Training #3 Asnible Ad-hoc practice

Overview:

Setup Vagrant 1 then three Vagrant VMs. Install Ansible on the host and one of Vagrant VM. The practice can either on the host system or the Vagrant VM that acting as Ansible management node.


Practice items:

Ansible PING module used in this practice. It can be any as user seems fit. Some steps may not even be Ansible related but included to be familiar with the tools available.

Repeated word used:

Ansible controller node: System with Ansible installed.

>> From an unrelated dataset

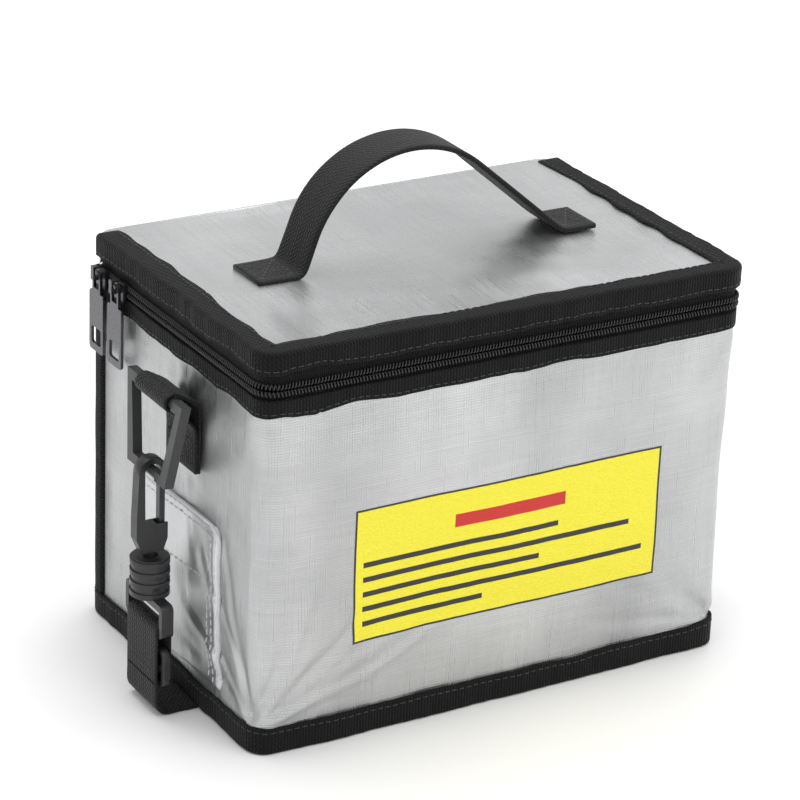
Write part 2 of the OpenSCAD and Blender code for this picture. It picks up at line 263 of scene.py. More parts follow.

Ansible managed node: System can be reached by Ansible’s account.

  • – On the host:
    • -perform “PING” using ad-hoc, playbook and vagrant provision. 
  • – On the Ansible controller node:
    • -Use Ansible ad-hoc and playbook to manage (e.g. ping) all Linux systems in the inventory.
    • -Familiar with Ansible module to gather system facts and its stdout.
    • -Familiar with creating Ansible role and how to call it.
    • -Familiar with generating ansible.cfg example file. Review the examples and familiarize self with default configurations.
      • -With the new ansible.cfg, perform Ansible ad-hoc to create a user, view its account info then delete it once done.
    • -Install httpd on one of Ansible managed node.
    • -Verify installed httpd with “command” and “shell” modules. Understand the difference between the two. Hint: run a command with pipe (‘|’) and see the difference.
    • -Use an Ansible module to enable httpd service, then check its status. hint#1
    • -Create a Bash script to run Ansible command (e.g package install, enable the service, then check the service).

Practice items with some samples:

  • – ansible <localhost, ungrouped or all> -m ping
  • – ansible <localhost, ungrouped or all> -m user -a “name=testuser”
  • – hint#1: check service related Ansible doc.